Sisma Centro Italia

Quelle macerie dell'anima che si assomigliano ovunque

Come in Irpinia, in Umbria e all'Aquila il terremoto spazza via, insieme ai paesi, la nostra piccola felicità

Quelle macerie dell'anima che si assomigliano ovunque

«Il mio paese non c'è più» continua a ripetere il sindaco di Amatrice, e non c'è altro da dire. Perché poi, e naturalmente, un paese non è solo le piazze, le strade, le abitazioni e i monumenti, ma la vita che gli ruota intorno, le abitudini e le passeggiate, i luoghi di ritrovo e i riti, le cene in casa fra amici, l'esistenza scandita al passo di ciò che la circonda. Spazzato via il primo, se ne va anche tutto il resto, è una parte di te che scompare, quasi sempre la gran parte di te, quella che dava un senso, quella che spiegava il perché del tuo stare al mondo. Le macerie di un terremoto portano con sé le macerie dell'anima. Nulla sarà più come prima, nessun domani ti restituirà il passato.

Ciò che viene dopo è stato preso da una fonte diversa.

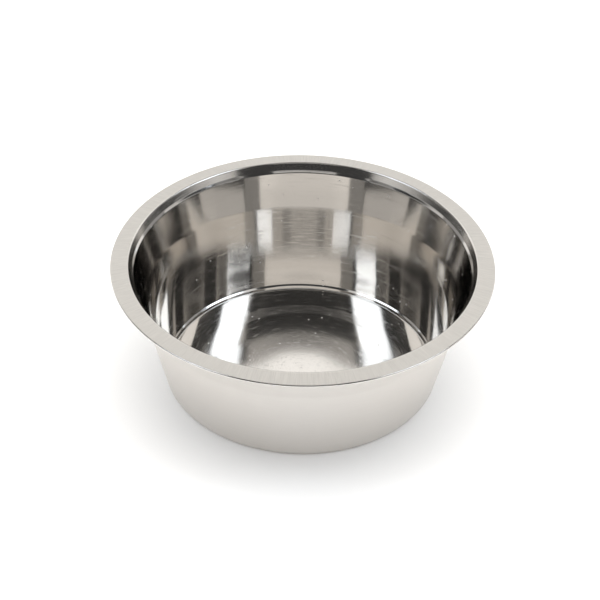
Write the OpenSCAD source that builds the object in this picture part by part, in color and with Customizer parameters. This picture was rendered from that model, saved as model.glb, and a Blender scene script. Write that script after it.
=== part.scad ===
// Stainless feeding bowl: one round pressing of thin sheet with a flat rim.
// The origin is the centre of the circle that the bowl stands on, and +Z is up.

/* [Overall] */
// Diameter across the outside of the rim
rim_d = 210; // [196:1:230]
// Height from the table to the highest line of the rim
bowl_h = 74; // [60:1:95]
// Thickness of the steel sheet
sheet_t = 0.5; // [0.4:0.05:0.8]

/* [Rim] */
// Width of the flat rim, from the inside of the collar to the outer edge
flange_w = 10.3; // [8:0.1:14]
// Angle by which the flat rim falls away towards its outer edge
flange_fall = 9.5; // [2:0.5:16]
// Radius inside the bend between the collar and the flat rim
rim_bend_r = 0.8; // [0.4:0.1:2]
// Gap inside the turned-under edge
hem_gap = 0.5; // [0.3:0.05:0.8]
// Length of the sheet's straight stretch under the flat rim
hem_w = 2.5; // [1:0.1:5]

/* [Wall] */
// Depth of the leaning collar below the highest line of the rim
collar_h = 4.1; // [3.5:0.1:9]
// Angle by which the collar leans in towards its foot
collar_lean = 28; // [5:1:35]
// Height of the small shoulder between the collar and the wall
shoulder_h = 1.3; // [1:0.1:3]
// Distance by which the shoulder steps in
shoulder_in = 1; // [0.6:0.1:3.5]
// Radius inside each of the shoulder's two bends
shoulder_bend_r = 0.7; // [0.3:0.1:1.2]

/* [Foot] */
// Diameter at which the foot's side, drawn straight on, meets the table
foot_d = 148; // [130:1:160]
// Height of the foot's side, up to the ledge that joins it to the wall
foot_h = 1.6; // [1.4:0.1:4]
// Angle by which the foot's side leans out
foot_lean = 14; // [5:1:25]
// Radius inside the bend between the flat base and the foot's side
foot_bend_r = 0.6; // [0.3:0.1:1]
// Distance by which the ledge steps out from the foot to the wall
ledge_w = 1; // [0.7:0.1:2.5]
// Height that the ledge gains over that distance
ledge_rise = 0.8; // [0.5:0.1:2]
// Radius inside each of the ledge's two bends
ledge_bend_r = 0.3; // [0.2:0.05:0.6]

/* [Hidden] */

// Largest turn between two neighbouring points of a bend, in degrees
arc_step = 9;
// Number of sides of the preview; the revolved form is truly round
$fn = 180;

function unit(v) = v / norm(v);
function left_of(v) = [-v[1], v[0]];
function turned(v, angle) = [
    v[0] * cos(angle) - v[1] * sin(angle),
    v[0] * sin(angle) + v[1] * cos(angle)
];
function turn(a, b) = atan2(a[0] * b[1] - a[1] * b[0], a * b);

// Points of one bend. The sheet arrives along a and leaves along b, and its lower face, drawn
// straight on, turns at corner. The line lies off to the left of the lower face, and r is the
// radius inside the bend, so the lower face has that radius where the sheet turns right.
function bend(corner, a, b, r, off) =
    let (angle = turn(a, b))
    let (side = sign(angle))
    let (lower_r = side > 0 ? r + sheet_t : r)
    let (start = corner - a * lower_r * tan(abs(angle) / 2))
    let (centre = start + left_of(a) * lower_r * side)
    let (steps = max(2, ceil(abs(angle) / arc_step)))
    [for (i = [0 : steps])
        centre - turned(left_of(a), angle * i / steps) * (lower_r - side * off) * side];

// Corner of the collar and the flat rim on the lower face, found from the centre of their bend,
// so that the upper face of the bend just reaches the full height.
crest_r = rim_bend_r + sheet_t;
collar_dir = [sin(collar_lean), cos(collar_lean)];
flange_dir = [cos(flange_fall), -sin(flange_fall)];
rim_bend_centre = [rim_d / 2 - flange_w + crest_r, bowl_h - crest_r];
half_turn = tan(abs(turn(collar_dir, flange_dir)) / 2);
rim_corner = rim_bend_centre + (left_of(collar_dir) + collar_dir * half_turn) * rim_bend_r;

// Corners of the lower face, from the middle of the base out to the collar
base_mid = [0, 0];
foot_corner = [foot_d / 2, 0];
foot_top = foot_corner + [foot_h * tan(foot_lean), foot_h];
wall_foot = foot_top + [ledge_w, ledge_rise];
collar_foot = rim_corner - collar_dir * (rim_corner[1] - bowl_h + collar_h) / collar_dir[1];
wall_top = collar_foot - [shoulder_in, shoulder_h];

base_dir = [1, 0];
foot_dir = [sin(foot_lean), cos(foot_lean)];
ledge_dir = unit(wall_foot - foot_top);
wall_dir = unit(wall_top - wall_foot);
shoulder_dir = unit(collar_foot - wall_top);

// The turned-under edge: a half circle round a centre below the flat rim, then a short run back
hem_inner_r = hem_gap / 2;
hem_outer_r = hem_inner_r + sheet_t;
hem_run = (rim_d / 2 - hem_outer_r - rim_corner[0] + left_of(flange_dir)[0] * hem_inner_r)
    / flange_dir[0];
hem_centre = rim_corner + flange_dir * hem_run - left_of(flange_dir) * hem_inner_r;
hem_steps = ceil(180 / arc_step);
function hem(r) = [for (i = [0 : hem_steps])
    hem_centre + turned(left_of(flange_dir), -180 * i / hem_steps) * r];
function hem_end(r) = hem_centre - left_of(flange_dir) * r - flange_dir * hem_w;

// One face of the sheet as a line of points: off is 0 below and the sheet's thickness above
function face(off) = concat(
    [base_mid + [0, off]],
    bend(foot_corner, base_dir, foot_dir, foot_bend_r, off),
    bend(foot_top, foot_dir, ledge_dir, ledge_bend_r, off),
    bend(wall_foot, ledge_dir, wall_dir, ledge_bend_r, off),
    bend(wall_top, wall_dir, shoulder_dir, shoulder_bend_r, off),
    bend(collar_foot, shoulder_dir, collar_dir, shoulder_bend_r, off),
    bend(rim_corner, collar_dir, flange_dir, rim_bend_r, off),
    hem(hem_inner_r + off),
    [hem_end(hem_inner_r + off)]
);

function backwards(points) = [for (i = [len(points) - 1 : -1 : 0]) points[i]];

// The bowl: the sheet's outline turned once round the upright axis
module bowl() {
    color("silver")
        rotate_extrude()
            polygon(concat(face(sheet_t), backwards(face(0))));
}

bowl();
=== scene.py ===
from collections import namedtuple
from math import atan2, ceil, cos, pi, radians, sin, tan

import bpy
from mathutils import Matrix, Vector


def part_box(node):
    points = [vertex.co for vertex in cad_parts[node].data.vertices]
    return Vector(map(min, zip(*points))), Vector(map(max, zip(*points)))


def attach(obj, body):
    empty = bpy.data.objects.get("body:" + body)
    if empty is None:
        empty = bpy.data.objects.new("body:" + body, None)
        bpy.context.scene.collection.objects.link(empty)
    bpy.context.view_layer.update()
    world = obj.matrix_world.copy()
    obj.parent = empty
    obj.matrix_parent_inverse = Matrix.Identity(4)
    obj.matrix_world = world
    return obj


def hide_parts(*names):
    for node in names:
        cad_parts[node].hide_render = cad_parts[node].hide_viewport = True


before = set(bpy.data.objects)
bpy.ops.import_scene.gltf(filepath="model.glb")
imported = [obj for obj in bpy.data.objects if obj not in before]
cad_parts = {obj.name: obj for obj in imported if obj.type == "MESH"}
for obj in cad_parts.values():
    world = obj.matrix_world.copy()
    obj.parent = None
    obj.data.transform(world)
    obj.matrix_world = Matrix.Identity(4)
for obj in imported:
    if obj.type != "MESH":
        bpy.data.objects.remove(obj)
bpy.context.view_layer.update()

bl_info = {
    "name": "Stainless Feeding Bowl",
    "version": (1, 0, 0),
    "blender": (4, 5, 0),
    "location": "3D View > Sidebar > Feeding Bowl",
    "description": "Spins a pressed stainless feeding bowl and sets it in a small studio",
    "category": "Add Mesh",
}

# The solid model's own box, before anything is dressed: lowest and highest corner, in metres
BOWL_LOW, BOWL_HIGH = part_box("bowl")
# The nearest of the box's four sides, so that the spun bowl stays inside the box all round
BOWL_R = min(-BOWL_LOW[0], -BOWL_LOW[1], BOWL_HIGH[0], BOWL_HIGH[1])

MM = 0.001
# Two points of the mesh that lie closer than this are one
SAME_PLACE = 0.002 * MM
# Distance from the axis at which the marks round the bowl are measured: the flat rim's middle
MARKS_R = 100 * MM
# The bowl's material slots, in their order
SATIN, POLISHED, BRUSHED = range(3)


def linear(hex_colour):
    """An sRGB hex colour as the linear red, green and blue that Blender's sockets hold."""
    parts = [int(hex_colour[i : i + 2], 16) / 255 for i in (1, 3, 5)]
    return [c / 12.92 if c <= 0.04045 else ((c + 0.055) / 1.055) ** 2.4 for c in parts]


def with_alpha(colour):
    """The four channels of a colour socket, opaque."""
    return (*colour[:3], 1.0)


def length(name, description, default_mm):
    """A length that the sidebar shows in the scene's own unit, with its default in millimetres."""
    return bpy.props.FloatProperty(
        name=name,
        description=description,
        default=default_mm * MM,
        min=0.0,
        precision=5,
        subtype="DISTANCE",
        unit="LENGTH",
    )


def number(name, description, default):
    """A plain number, zero or more."""
    return bpy.props.FloatProperty(name=name, description=description, default=default, min=0.0)


def angle(name, description, default_degrees):
    """An angle that the sidebar shows in degrees."""
    return bpy.props.FloatProperty(
        name=name,
        description=description,
        default=radians(default_degrees),
        subtype="ANGLE",
        unit="ROTATION",
    )


def colour(name, description, hex_colour):
    """A colour that the sidebar shows as a swatch, with its default as an sRGB hex value."""
    return bpy.props.FloatVectorProperty(
        name=name,
        description=description,
        default=linear(hex_colour),
        min=0.0,
        max=1.0,
        size=3,
        subtype="COLOR",
    )


class BowlSizes(bpy.types.PropertyGroup):
    """Sizes of the pressed sheet. The rim's diameter and the height come from the solid model."""

    rim_d: length("Rim Diameter", "Across the outside of the rim", 2 * BOWL_R / MM)
    bowl_h: length(
        "Height", "From the table to the crest of the rim", (BOWL_HIGH[2] - BOWL_LOW[2]) / MM
    )
    sheet_t: length("Sheet", "Thickness of the steel", 0.5)

    flange_w: length("Rim Width", "From the inside of the collar to the outer edge", 10.3)
    flange_fall: angle("Rim Fall", "How far the flat rim drops towards its edge", 9.5)
    rim_bend_r: length("Rim Bend", "Radius inside the bend at the top of the collar", 0.8)
    hem_gap: length("Hem Gap", "Gap inside the turned-under edge", 0.5)
    hem_w: length("Hem Width", "Straight stretch of sheet under the flat rim", 2.5)

    collar_h: length("Collar Height", "From the shoulder to the crest of the rim", 4.1)
    collar_lean: angle("Collar Lean", "How far the collar leans in towards its foot", 28.0)
    shoulder_h: length("Shoulder Height", "Height of the small shoulder below the collar", 1.3)
    shoulder_in: length("Shoulder Step", "How far the shoulder steps in", 1.0)
    shoulder_bend_r: length("Shoulder Bends", "Radius inside the shoulder's two bends", 0.7)

    # The ring is too shallow to measure: its sizes are a guess from the wall's reflections
    ring_h: length("Ring Height", "Faint ring where two strokes of the press met", 49.0)
    ring_from: length("Ring Start", "Height from which the wall curves towards the ring", 22.0)
    ring_turn: angle("Ring Curve", "How much steeper the wall stands just below the ring", 2.3)
    ring_bend_r: length("Ring Bend", "Radius of the ring itself", 15.0)

    foot_d: length("Foot Diameter", "Where the foot's side, drawn on, meets the table", 148.0)
    foot_h: length("Foot Height", "Up to the ledge below the wall", 1.6)
    foot_lean: angle("Foot Lean", "How far the foot's side leans out", 14.0)
    foot_bend_r: length("Foot Bend", "Radius inside the bend between base and foot", 0.6)
    ledge_w: length("Ledge Width", "How far the ledge steps out from the foot", 1.0)
    ledge_rise: length("Ledge Rise", "Height that the ledge gains", 0.8)
    ledge_bend_r: length("Ledge Bends", "Radius inside the ledge's two bends", 0.3)

    sides: bpy.props.IntProperty(
        name="Sides", description="Steps of the spin", default=360, min=48
    )
    bend_step: angle("Bend Step", "Largest turn between two rings of a bend", 6.0)
    hold: length("Holding Edge", "Stretch beside each bend that keeps the flats flat", 0.25)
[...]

L'Aquila è un amaro, triste ricordo del 2009, la pianura padana modenese lo è di appena quattro anni fa, nel 1997 fu la volta di Umbria e Marche, nel 1980 c'era stata l'Irpinia, il Friuli è del 1976, la Messina di inizio secolo vide 82mila morti sotto le macerie Sempre e comunque, tranne quest'ultima, magnitudo sei, poco meno o poco più, il grado sismico che non perdona. Quello di ieri, dicono gli esperti, è stato causato dallo stiramento dell'Appennino ed è insomma come se la catena montuosa del centro Italia abbia scrollato le spalle. Le immagini e i suoni rimandano rovine e rumori di elicotteri, volti lividi e stanchi, i primi soccorsi, una quieta disperazione.

Amatrice, Accumoli, Arquata del Tronto, Pescara del Tronto rimandano a quell'Italia gentile, fra il Lazio e le Marche, che è fra i nostri più dolci paesaggi e che, quasi per una legge del contrappasso, cova nelle sue viscere la forza impassibile in grado di distruggerla. Ci sarà, al solito, la corsa contro i colpevoli, il rimpallo delle responsabilità, la retorica politica delle promesse e la vergogna morale delle speculazioni economiche sulla pelle e sui dolori degli altri È un verminaio in cui non ci inoltreremo, perché già visto, già sentito. Quello che resta e che colpisce è la perdita e il vuoto, il buco nero che inghiotte ciò che siamo stati, che rende vano e incomprensibile ciò che siamo. Si dirà, magari cinicamente, che la natura fa il suo corso e spesso ci presenta il conto per quello che, stravolgendola, le abbiamo costruito sopra. Ma l'uomo è questa cosa qui, dall'antichità ai giorni nostri, il sogno realizzato di lasciare un segno, edificare e costruire, ordinare e sprigionare bellezza. Può eccedere per hybris, oppure, semplicemente, per stupida superficialità: la grandezza umana è imperfetta, lo sappiamo, solo che tendiamo a dimenticarcene.

Non bisognerebbe mai tornare lì dove si è stati felici e ogni volta che disobbediamo a questo imperativo veniamo puniti: se n'è andata la magia di quel momento, è stata sconciata la grazia che l'aveva reso possibile, il tempo e la distanza hanno stravolto tutto e anche la nostalgia non ha più lo stesso gusto. Ma provate ad immaginare cosa sia essere privati dei luoghi dove fino al momento prima siete stati felici, e non importa se è la felicità delle piccole cose, la routine delle abitudini, il calore rassicurante che viene dalla iterazione dei gesti e dei posti frequentati, persino la noia del già visto, già detto, già sentito Da un momento all'altro scompare tutto e tutto diventa rimpianto, un grido di dolore che può anche non esplodere, ma ti corrode dentro.

Come già in passato, come sempre, ci si proverà a rialzare, perché l'uomo è anche questa cosa qui, faustiana nel bene come nel male. E può anche darsi che le nuove generazioni che non avevano fatto in tempo ad assaporare l'antico, si troveranno a loro agio nel nuovo che gli si presenterà davanti. È una di quelle speranze che si fanno strada a fatica dentro lo scetticismo di chi da più di mezzo secolo ormai contempla il venir meno di quell'armonia di architetture e di paesaggi che nel mutare degli stili aveva accompagnato l'Italia in un cammino plurisecolare e che poi da un momento all'altro se n'è andato inabissandosi in un'estetica del brutto che grida vendetta. Sotto questo profilo, il com'era, dov'era di una ricostruzione, sarà anche la risposta di ogni civiltà stanca e insieme insicura di se stessa, e però è se non altro una risposta intelligente.

Prendere atto della propria decadenza è meglio dello scimmiottamento di un'inesistente grandezza.